WAVE ENERGY FLUX AND ABSORPTION OF ELECTRON CYCLOTRON GAUSSIAN BEAMS IN TOKAMAK PLASMAS

In this thesis some theoretical problems related to the propagation and absorption of Electron Cyclotron Gaussian beams in tokamak plasmas of interest for nuclear fusion applications are investigated. To account for diffraction effects, beam propagation is analyzed in the framework of the complex eikonal method, a generalization of geometrical optics in which the phase function is assumed to be complex valued, with the non-negative imaginary part accounting for the finite width of the beam cross section.

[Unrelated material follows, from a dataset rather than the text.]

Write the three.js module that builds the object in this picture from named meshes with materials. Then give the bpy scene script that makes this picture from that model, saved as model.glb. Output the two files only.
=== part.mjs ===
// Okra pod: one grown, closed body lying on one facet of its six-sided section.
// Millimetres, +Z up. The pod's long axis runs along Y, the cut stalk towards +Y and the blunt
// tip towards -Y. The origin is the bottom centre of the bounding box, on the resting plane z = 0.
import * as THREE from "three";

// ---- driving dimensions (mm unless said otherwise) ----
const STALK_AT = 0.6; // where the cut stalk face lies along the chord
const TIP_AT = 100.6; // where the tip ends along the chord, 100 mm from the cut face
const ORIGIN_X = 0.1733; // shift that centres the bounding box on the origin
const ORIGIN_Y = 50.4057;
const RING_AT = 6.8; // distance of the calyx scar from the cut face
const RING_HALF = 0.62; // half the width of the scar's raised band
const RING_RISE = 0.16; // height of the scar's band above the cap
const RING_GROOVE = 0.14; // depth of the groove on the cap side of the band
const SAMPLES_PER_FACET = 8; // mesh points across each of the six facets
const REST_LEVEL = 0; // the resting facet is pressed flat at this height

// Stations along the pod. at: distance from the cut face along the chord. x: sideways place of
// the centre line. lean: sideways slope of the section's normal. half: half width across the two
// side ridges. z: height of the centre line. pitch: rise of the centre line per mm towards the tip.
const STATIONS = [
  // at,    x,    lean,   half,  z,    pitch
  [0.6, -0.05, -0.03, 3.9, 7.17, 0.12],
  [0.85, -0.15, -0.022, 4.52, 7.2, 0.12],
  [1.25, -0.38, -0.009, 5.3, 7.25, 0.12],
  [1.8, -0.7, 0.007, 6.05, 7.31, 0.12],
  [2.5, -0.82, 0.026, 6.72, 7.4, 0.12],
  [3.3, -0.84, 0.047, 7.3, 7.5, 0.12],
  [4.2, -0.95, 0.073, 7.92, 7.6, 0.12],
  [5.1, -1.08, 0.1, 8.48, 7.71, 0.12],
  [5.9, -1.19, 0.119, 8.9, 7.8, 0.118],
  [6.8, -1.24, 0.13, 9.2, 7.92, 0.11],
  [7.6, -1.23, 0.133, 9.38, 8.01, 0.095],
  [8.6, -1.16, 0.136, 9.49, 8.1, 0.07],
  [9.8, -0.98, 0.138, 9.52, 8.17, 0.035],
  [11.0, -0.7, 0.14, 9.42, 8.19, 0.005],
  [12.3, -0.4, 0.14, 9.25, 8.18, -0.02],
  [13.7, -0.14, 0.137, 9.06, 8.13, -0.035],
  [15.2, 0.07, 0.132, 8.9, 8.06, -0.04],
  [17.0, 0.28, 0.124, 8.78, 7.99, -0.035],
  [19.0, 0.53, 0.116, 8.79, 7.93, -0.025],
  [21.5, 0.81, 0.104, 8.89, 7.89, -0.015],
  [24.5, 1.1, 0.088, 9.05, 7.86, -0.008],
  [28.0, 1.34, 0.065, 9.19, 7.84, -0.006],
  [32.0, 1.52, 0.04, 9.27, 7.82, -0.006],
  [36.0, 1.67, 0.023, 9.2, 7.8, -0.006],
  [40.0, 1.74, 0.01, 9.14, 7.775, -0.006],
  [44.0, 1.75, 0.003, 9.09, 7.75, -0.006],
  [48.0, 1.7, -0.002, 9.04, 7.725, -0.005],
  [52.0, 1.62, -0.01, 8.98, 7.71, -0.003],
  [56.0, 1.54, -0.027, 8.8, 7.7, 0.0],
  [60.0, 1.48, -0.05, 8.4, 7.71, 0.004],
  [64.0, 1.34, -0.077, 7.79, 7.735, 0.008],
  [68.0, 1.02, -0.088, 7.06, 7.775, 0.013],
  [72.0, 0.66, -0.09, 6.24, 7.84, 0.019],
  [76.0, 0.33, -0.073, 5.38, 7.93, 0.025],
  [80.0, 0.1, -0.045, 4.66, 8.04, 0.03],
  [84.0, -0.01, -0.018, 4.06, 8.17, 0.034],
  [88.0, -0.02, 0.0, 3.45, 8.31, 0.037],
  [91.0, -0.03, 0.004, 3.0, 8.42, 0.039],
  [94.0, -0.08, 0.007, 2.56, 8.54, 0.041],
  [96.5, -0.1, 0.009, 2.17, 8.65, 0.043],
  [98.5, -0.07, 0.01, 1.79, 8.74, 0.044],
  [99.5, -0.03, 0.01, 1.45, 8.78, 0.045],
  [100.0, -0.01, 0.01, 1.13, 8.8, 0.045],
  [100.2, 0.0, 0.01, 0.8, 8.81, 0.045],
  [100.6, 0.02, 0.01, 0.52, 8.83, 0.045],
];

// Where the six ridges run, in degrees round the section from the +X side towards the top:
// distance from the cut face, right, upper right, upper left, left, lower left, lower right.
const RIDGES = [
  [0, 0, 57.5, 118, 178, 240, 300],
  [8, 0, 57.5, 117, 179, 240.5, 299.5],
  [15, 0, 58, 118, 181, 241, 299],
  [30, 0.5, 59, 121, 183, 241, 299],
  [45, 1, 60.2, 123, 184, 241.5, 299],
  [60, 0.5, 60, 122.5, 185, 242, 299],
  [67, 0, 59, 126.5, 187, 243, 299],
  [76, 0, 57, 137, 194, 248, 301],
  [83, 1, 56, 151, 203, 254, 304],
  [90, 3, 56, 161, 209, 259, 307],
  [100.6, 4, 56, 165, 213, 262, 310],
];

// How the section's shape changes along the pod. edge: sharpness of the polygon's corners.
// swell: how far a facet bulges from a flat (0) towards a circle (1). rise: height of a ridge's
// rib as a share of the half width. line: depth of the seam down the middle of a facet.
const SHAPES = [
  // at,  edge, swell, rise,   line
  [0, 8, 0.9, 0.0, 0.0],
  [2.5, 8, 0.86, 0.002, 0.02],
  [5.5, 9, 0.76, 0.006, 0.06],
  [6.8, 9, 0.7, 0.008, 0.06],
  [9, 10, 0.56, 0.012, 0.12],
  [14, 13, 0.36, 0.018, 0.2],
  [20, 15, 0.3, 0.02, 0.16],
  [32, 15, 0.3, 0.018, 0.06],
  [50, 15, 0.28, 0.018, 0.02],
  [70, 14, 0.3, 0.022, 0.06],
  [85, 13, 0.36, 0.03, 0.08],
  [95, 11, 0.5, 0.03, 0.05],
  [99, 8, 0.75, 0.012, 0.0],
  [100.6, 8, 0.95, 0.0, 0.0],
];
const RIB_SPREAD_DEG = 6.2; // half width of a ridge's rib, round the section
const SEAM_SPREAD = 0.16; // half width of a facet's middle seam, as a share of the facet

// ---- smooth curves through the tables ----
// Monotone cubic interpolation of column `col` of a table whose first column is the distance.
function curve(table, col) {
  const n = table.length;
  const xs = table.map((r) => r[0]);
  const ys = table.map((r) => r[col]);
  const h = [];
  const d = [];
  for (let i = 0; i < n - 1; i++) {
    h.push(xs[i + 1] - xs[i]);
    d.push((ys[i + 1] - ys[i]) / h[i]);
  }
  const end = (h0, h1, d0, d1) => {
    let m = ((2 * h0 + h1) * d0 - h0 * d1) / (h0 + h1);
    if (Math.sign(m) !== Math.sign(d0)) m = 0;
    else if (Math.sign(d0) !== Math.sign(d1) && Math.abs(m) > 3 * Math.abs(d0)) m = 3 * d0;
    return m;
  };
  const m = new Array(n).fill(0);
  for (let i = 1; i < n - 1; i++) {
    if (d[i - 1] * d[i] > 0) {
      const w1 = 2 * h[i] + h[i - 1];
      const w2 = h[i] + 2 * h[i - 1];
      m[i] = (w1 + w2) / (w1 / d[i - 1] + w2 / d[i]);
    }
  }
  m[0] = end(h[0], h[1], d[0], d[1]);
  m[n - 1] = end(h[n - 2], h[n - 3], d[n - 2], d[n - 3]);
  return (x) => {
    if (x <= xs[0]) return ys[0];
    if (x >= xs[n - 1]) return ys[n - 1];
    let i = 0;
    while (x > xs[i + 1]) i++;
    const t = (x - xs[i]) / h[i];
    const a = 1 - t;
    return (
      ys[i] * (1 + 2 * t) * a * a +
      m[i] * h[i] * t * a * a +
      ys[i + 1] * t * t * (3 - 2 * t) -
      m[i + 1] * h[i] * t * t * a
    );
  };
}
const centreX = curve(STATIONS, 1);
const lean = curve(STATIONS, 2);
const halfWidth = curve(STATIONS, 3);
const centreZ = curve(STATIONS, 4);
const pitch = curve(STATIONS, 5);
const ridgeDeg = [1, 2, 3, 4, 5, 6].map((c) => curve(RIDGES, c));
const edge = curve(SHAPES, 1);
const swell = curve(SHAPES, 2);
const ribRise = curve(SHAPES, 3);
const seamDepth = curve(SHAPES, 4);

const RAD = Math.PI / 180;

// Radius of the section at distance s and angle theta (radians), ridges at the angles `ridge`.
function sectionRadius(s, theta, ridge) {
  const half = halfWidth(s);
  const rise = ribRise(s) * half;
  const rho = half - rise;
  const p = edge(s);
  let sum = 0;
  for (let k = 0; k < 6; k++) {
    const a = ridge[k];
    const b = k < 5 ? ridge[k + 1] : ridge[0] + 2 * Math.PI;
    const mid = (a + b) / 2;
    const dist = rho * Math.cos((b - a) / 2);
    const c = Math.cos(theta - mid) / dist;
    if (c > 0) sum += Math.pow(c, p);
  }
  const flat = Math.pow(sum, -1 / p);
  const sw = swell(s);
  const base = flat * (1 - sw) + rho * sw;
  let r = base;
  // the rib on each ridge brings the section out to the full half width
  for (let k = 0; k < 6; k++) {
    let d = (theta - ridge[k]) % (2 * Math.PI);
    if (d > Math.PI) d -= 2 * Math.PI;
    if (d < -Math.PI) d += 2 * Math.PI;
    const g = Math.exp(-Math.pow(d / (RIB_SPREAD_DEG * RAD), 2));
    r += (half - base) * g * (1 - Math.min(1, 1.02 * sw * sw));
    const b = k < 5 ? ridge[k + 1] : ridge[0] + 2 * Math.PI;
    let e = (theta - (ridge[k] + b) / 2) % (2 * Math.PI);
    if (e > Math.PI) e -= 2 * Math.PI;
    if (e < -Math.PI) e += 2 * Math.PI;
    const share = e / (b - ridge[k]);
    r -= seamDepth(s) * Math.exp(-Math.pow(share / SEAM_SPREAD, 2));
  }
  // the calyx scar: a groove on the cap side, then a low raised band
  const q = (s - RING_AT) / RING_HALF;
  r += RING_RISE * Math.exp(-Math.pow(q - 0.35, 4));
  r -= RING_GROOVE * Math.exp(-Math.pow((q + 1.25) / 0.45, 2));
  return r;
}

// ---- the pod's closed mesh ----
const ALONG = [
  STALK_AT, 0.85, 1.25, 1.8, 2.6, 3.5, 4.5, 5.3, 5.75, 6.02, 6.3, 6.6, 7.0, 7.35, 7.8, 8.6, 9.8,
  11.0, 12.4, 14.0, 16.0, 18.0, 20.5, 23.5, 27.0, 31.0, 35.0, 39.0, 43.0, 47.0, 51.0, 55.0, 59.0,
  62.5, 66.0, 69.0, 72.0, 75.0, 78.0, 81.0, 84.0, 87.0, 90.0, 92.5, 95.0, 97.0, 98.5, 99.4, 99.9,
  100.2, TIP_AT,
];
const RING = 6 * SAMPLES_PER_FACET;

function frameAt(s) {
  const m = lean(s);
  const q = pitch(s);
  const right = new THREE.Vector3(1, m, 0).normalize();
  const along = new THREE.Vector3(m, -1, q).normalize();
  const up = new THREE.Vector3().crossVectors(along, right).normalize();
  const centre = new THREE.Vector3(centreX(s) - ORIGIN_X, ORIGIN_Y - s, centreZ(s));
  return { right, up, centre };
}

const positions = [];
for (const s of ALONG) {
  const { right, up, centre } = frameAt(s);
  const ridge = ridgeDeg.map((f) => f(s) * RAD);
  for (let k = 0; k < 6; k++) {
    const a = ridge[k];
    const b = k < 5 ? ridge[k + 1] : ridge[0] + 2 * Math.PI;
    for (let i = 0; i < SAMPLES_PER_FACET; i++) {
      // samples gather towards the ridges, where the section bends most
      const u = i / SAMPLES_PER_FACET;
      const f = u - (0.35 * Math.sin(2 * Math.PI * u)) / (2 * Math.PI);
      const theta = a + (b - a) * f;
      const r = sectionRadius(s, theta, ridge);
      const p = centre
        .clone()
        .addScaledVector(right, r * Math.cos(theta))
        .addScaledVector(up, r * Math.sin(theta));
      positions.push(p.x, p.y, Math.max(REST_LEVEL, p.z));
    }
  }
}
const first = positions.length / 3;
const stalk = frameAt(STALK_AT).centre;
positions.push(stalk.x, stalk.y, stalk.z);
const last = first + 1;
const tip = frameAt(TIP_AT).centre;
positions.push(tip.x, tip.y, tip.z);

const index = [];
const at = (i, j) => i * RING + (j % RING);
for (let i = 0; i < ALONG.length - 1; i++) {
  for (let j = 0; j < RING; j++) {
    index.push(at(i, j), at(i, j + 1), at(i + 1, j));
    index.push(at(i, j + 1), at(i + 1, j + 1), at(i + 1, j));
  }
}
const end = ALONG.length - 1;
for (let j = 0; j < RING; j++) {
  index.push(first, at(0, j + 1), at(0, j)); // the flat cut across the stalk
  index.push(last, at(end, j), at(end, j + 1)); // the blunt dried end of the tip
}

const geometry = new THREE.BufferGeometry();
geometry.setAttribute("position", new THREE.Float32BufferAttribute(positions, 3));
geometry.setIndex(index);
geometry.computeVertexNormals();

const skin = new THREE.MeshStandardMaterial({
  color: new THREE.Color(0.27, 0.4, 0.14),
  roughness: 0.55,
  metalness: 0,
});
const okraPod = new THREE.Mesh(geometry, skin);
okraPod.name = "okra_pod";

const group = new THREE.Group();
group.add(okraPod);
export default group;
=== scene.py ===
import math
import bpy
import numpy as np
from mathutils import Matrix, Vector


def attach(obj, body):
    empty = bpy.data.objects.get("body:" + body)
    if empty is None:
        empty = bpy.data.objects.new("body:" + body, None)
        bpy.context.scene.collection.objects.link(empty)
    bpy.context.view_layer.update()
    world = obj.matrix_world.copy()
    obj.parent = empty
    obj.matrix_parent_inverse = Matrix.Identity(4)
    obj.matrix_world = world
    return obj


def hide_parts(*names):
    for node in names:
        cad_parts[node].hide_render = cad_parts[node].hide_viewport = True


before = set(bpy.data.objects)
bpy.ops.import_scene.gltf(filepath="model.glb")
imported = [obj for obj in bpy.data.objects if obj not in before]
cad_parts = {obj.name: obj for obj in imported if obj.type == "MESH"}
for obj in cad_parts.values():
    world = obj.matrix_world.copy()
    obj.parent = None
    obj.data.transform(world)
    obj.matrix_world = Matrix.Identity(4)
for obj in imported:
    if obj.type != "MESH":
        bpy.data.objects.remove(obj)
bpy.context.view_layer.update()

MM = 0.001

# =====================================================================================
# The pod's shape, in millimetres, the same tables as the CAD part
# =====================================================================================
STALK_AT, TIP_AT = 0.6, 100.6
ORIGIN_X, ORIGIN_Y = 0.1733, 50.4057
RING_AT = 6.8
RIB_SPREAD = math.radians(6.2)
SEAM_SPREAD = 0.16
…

Within this framework, the solution at the dominant order in the expansion parameter is well-known, and the wave beam is modeled as a bundle of “extended rays”. The derivation of the transport equation for the field amplitude is much more complicated with respect to the standard geometrical optics one, hampering the derivation of the wave energy flux. In this work, an argument is proposed that greatly simplifies the analysis of the transport equation allowing us to derive the wave energy flux. This result, not available in the literature in the case of beam propagation in anisotropic media like magnetized plasmas, has been obtained in collaboration with O. Maj (IPP, Garching, Germany), and published on Physics of Plasmas. The effects of the finite beam width on the Electron Cyclotron resonant interaction have been described with a model that takes into account the transverse wave vector spectrum width and the non-uniformity of the equilibrium magnetic field. The model has been implemented in a modified version of the GRAY code [D. Farina, Fusion Sci. Technol. 52, 154 (2007)]. The differences between the power absorption profi les obtained using this model and the “plane wave” one are illustrated numerically in ITER conditions and are found to be small for realistic cases, thus justifying the use of the usual model for practical purposes.